Becker, by then in high school, named the FM station with the made-up call letters of KFTN, which stood for Fun Time Network.


“There really is a KFTN radio out there somewhere,” Robert said, “but we had no way of knowing that back then.”


“I built all the equipment and Becker was the announcer.


“Becker made up his own commercials,” Robert said. “Back during that time there was a company that used to advertise on TV a lot, K&P. Somehow we came up with them as our advertiser, and they fictionally sold ABC (Already Been Chewed) gum.”


They originally used a mono transmitter.


Robert began talking to people, reading books and experimenting. “There was a buddy of mine, Rich Dalton, he was a DJ at KADI FM in St. Louis. I’d call up Rich on the phone. He did the night show, and he’d put on an album and we’d talk radio. Several times I went to visit him at the station. Their chief engineer came in, and my eyes lit up. Someone who knows about transmitters!

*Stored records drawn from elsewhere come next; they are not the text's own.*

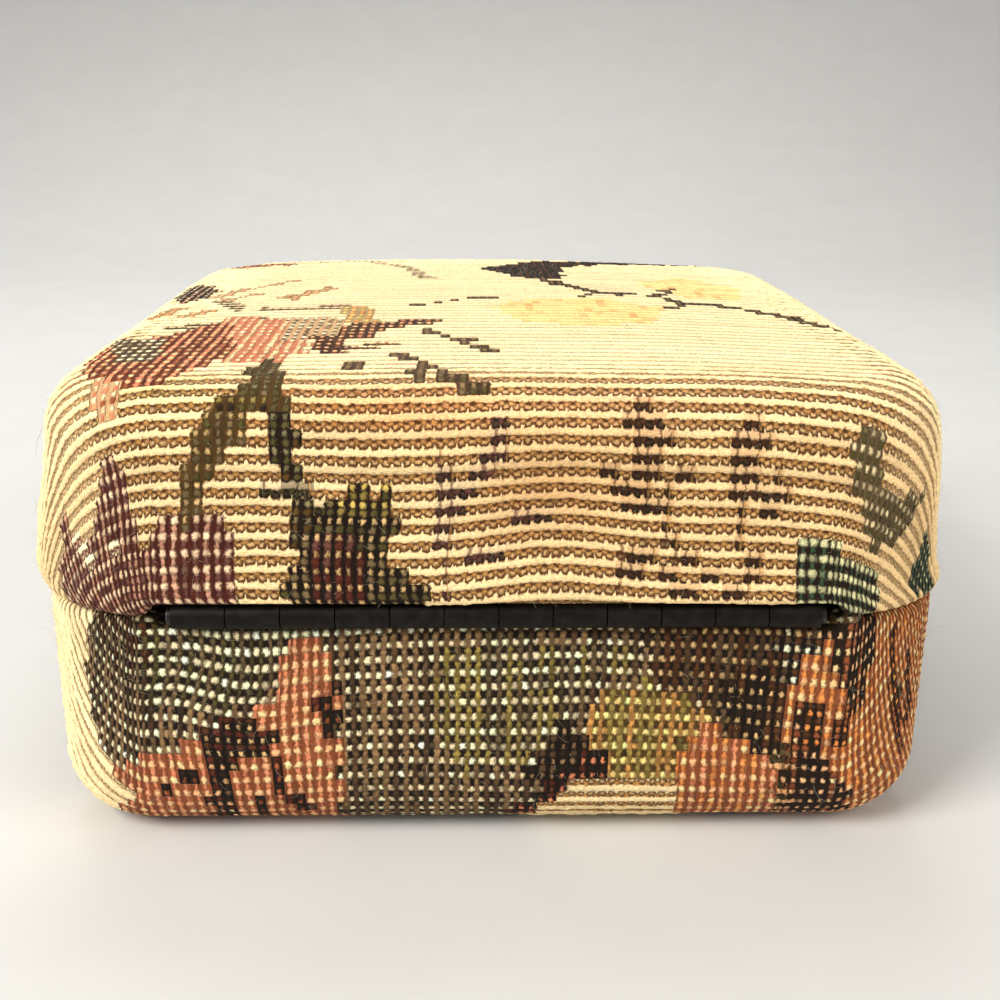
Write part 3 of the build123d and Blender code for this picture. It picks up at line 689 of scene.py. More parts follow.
def weaveBase(across, down):
    w = Weaving(across, down, 23, "cream gold brown")
    w.figure(np.ones(w.a.shape, bool), "ivory grey charcoal dark", 0.42, stagger=1.0, long=0.7, faded=0.55)
    # dark brown and gold at the left, bright dots beside it
    w.patch("ivory greyGreen brown black", 0.35, (-46, 66), (-30, 68), (-31, 61), (-34, 56), (-38, 55),
            (-45, 57), stagger=1.0, long=0.6, faded=0.6)
    w.patch("ivory greyGreen olive dark", 0.8, (-33, 66), (-14.5, 68), (-15, 62), (-18, 58.6), (-25, 55),
            (-32, 54), stagger=1.0, long=0.6, faded=0.2)
    w.patch("ivory grey charcoal dark", 0.5, (-45, 58), (-38, 56), (-33, 55), (-24, 54.4), (-27.6, 51),
            (-32, 50), (-38, 48), (-43, 50), stagger=1.0, long=0.75, faded=0.35)
    # coral flower
    w.patch("peach coral coral rust", 0.9, (-17.9, 62.6), (-16.3, 62.6), (-15, 56.6), (-14.8, 36),
            (-34, 34), (-38, 40), (-37.6, 46.4), (-34.6, 49.2), (-30, 50.8), (-27, 51.8), (-23.4, 51),
            (-21.4, 53.6), (-22.8, 56.6), (-20.6, 57), (-20.4, 59), stagger=0.1, long=0.7, faded=0.4)
    w.patch("sand brown burgundy black", 0.1, (-27, 54), (-20.8, 54), (-20.6, 51.6), (-24.6, 49.6),
            (-27.4, 49.6), faded=0.3)
    w.patch("peach burgundy dark black", 0.4, (-27.2, 49.6), (-25.4, 49.4), (-25.6, 40), (-27.6, 40),
            faded=0.4)
    w.strip("rust burgundy dark black", 0.25, 1.1, ((-28.8, 49.6), (-28.8, 48.2)),
            ((-31.8, 47.4), (-32, 45.6)), ((-20.6, 49.4), (-20.6, 46.8)), ((-16.2, 55), (-15.6, 51)),
            ((-19, 45), (-18.6, 42)), ((-22.6, 44.6), (-22.8, 42)), long=0.6)
    w.patch("grey olive brown black", 0.3, (-14.9, 66), (-13.6, 66), (-13.8, 54), (-15, 54))
    # grey middle with its bright floats
    w.patch("ivory grey charcoal black", 0.45, (-14.6, 66), (13.4, 66), (14, 60), (11.5, 57), (8.4, 52),
            (3, 47), (0, 42), (-14.8, 42), stagger=1.0, long=0.65, faded=0.6)
    w.patch("ivory oliveYellow greyGreen dark", 0.65, (-5, 61.4), (3, 61.6), (8.6, 60.6), (13.8, 60.6),
            (13.4, 58.6), (9, 57.6), (8.4, 53.6), (3, 49), (-3, 47.6), (-5, 52), stagger=1.0, long=0.55,
            faded=0.4)
    w.patch("ivory grey charcoal dark", 0.6, (-14, 60), (-9.5, 60.5), (-9.5, 57), (-14, 57), stagger=1.0,
            long=0.7, faded=0.1)
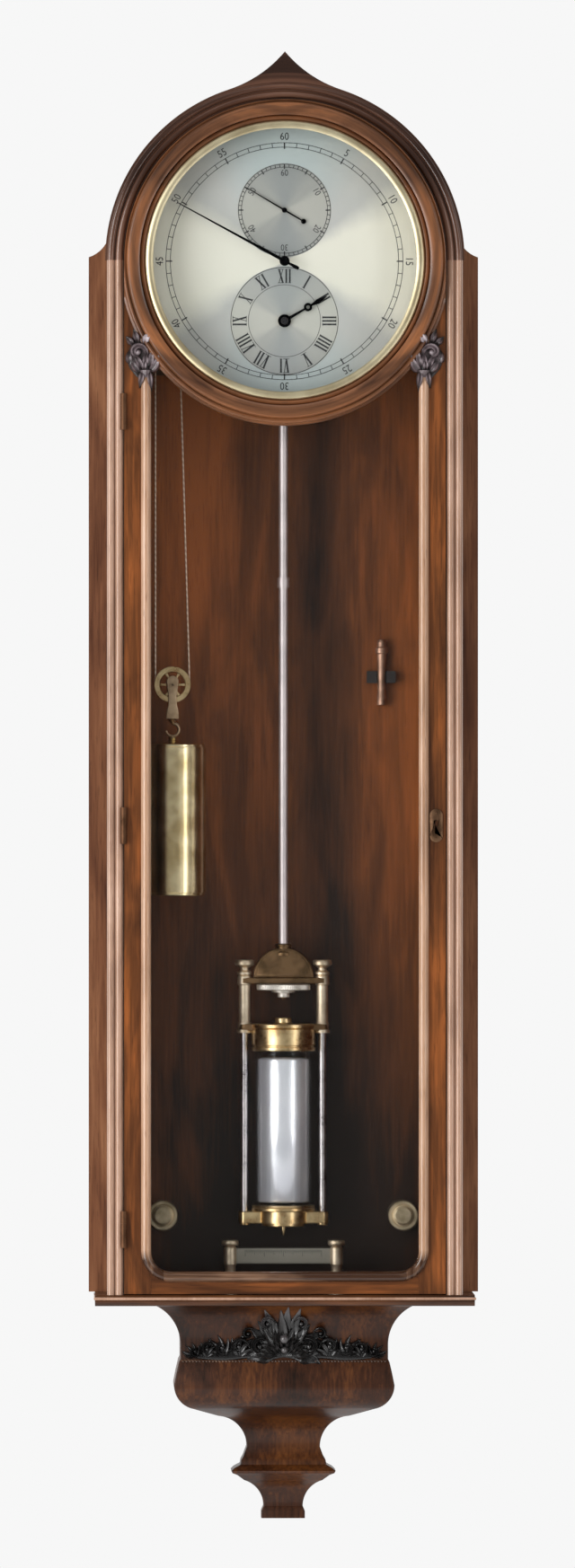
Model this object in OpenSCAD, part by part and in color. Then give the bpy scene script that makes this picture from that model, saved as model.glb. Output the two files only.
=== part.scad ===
// Wall regulator clock with an arched glazed case, mercury pendulum and one weight.
// Millimetres. The origin is the hanging bore at the wall, Z is up and the front faces -Y.
// Heights are measured from the dial's centre, and depths forward from the wall.

/* [Case] */
// Top of the backboard down to the hanging bore
hang_depth = 28; // [27:0.5:32]
// Dial's centre to the top of the base board
trunk_drop = 1025; // [1020:1:1100]
// Width over the two case sides
case_w = 352; // [348:1:380]
// Front edge of the sides back to the dial's face
dial_inset = 14; // [12:0.5:20]
// Thickness of the backboard
back_t = 16; // [12:1:20]
// Thickness of each side
side_t = 20; // [18:1:24]
// Thickness of the base board
base_t = 11; // [8:1:16]
// How far the base board stands out past the sides
base_lip = 12; // [6:1:18]
// How far the base board stands out in front of the sides
base_nose = 26; // [24:1:34]
// Width of each set-back flank board
flank_w = 18; // [12:1:24]
// Depth of each flank board
flank_d = 60; // [40:1:90]
// Radius of the hollow shoulder on top of a flank board
shoulder_r = 30; // [26:1:34]
// Radius of the two hollows that draw the arch up to its point
crest_r = 122; // [110:1:130]
// Direction from the dial's centre in which those hollows leave the arch
crest_turn = 71.8; // [70:0.1:73]

/* [Mouldings] */
// Width of the reeded strip on each side and round the arch
strip_w = 16; // [15:0.5:18]
// Thickness of the reeded strip
strip_t = 18; // [16:1:20]
// Radius of one reed
reed_r = 3.6; // [2.5:0.1:3.8]
// How far the arch moulding stands proud of the hood
arch_lip = 2; // [1:0.5:4]

/* [Door] */
// Thickness of the door
door_t = 20; // [18:1:24]
// Gap between the door and the strips
door_gap = 0.8; // [0.6:0.1:1.2]
// Width of each stile
stile_w = 26.7; // [24:0.1:30]
// Height of the bottom rail
rail_h = 22; // [18:1:30]
// Radius of the glass opening's lower corners
corner_r = 20; // [12:1:26]
// Width of the half-round glazing bead
bead_w = 10; // [6:0.5:12]
// Thickness of the trunk glass
pane_t = 3; // [2:0.5:4]
// Lap of the trunk glass behind its frame
pane_lap = 6; // [4:0.5:8]
// How far the ring's full circle reaches past the door gap
ring_lap = 4; // [2:0.5:6]
// Width of the wooden ring round the dial
ring_w = 25.6; // [24:0.2:27]
// How far the ring stands in front of the door's face
ring_proud = 12; // [8:1:16]
// Width of the brass bezel
bezel_w = 6.7; // [5.5:0.1:8]
// Thickness of the dial glass
lens_t = 2.5; // [2:0.5:3]
// Radius of a hinge knuckle
knuckle_r = 3.2; // [2.8:0.1:3.4]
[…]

“I asked him how a stereo transmitter worked, and he sat down and drew a diagram, then I went home and designed and built one. (Robert still has that diagram.)


“With a lot of experimenting, I actually managed to make it work. It allowed me broadcast the programs in stereo rather than mono. I had to modify my mixer for stereo. 


Robert built a mixer board for the station and it was assembled around 1970. He continuously modified it over the years. 


He made the chassis, or box, in ninth-grade metal shop.


Robert also took apart an old telephone and wired it up so they could broadcast a telephone call on the air.


“I made the mixer box just the right size to fit in the space. The turntable was up on blocks so that the wires coming out of back of the mixer would go underneath the turntable.


“A new development in radio was the addition of cartridge tape players, tapes that would hold their commercials, station IDs and jingles. They would have triple decker cart machines, where they could insert three tapes, play one tape, then to the next, and the next. Continuously go through and play these tapes until you stopped them.


“I made my own version of the three eight-track player decks and modified them to act like the cart players.” Becker used this to add jingles, etc., to his radio broadcasts. “It was a homemade version of what the radio stations used.


“When I built this controller box for the three eight-track decks, I used LEDs on the display. LEDs had just come out, they were brand new. It was something new I needed to try,” Robert said.


“I was trying to make the neatest, coolest setup we we could with technology of the day and limited budget,” he said.


“Eight-track tapes weren’t very reliable; sometimes the eight-track player didn’t start quite right and you can hear when Becker pulls out the tape and puts it back in real quick. It was all do-it-yourself; we worked with what we had.



This process went on for about a decade. There was a five-year age difference between the brothers, Becker graduated from high school and went on to NEMO State College at Kirksville, Robert graduated from high school and went to work for Hannibal Carbide. But they both kept coming back to the radio station.


Dan Bledsoe was one of Becker’s radio friends. “Dan wanted to be an announcer. He came over and I actually made him a demo tape to try to get him a job at KGRC. They didn’t hire him, but he went on to become a professional announcer and went to work at a station in Las Vegas. He got his start at KFTN,” Robert said.


“Steve Terry was involved in the program, too, sometimes as an announcer.”


“Sometimes I’d work late at night, then Becker would come over and I’d show him how to use the new equipment. Sometimes these broadcasts were taped, sometimes they weren’t. We taped a lot of the shows. I’ve got some of the later ones that were recorded in 1970s. 

Somewhere in his basement Beck had tapes that go back to the mid 1960s. He had some reel-to-reel, and some on cassettes. Tapes do age and after a while they do become unplayable.”


“I remember at one point, maybe his first or second year of college, he took the old reel-to-reel to college so he could listen to his tapes. Those tapes have been in a box since then, and moved from house to house as he moved.”


Regarding the tape played at Becker’s visitation, Robert believes it was made in the late winter of 1973. “He makes a couple of references to Richard Nixon getting in trouble. Watergate happened in 1972, and Nixon resigned in 1974. Beck talks about an expected upcoming flood; he said there were six inches of snow on the ground, and warned businesses to start packing up their stuff, there’s going to be a big flood.” The flood of 1973 was a major one for Hannibal.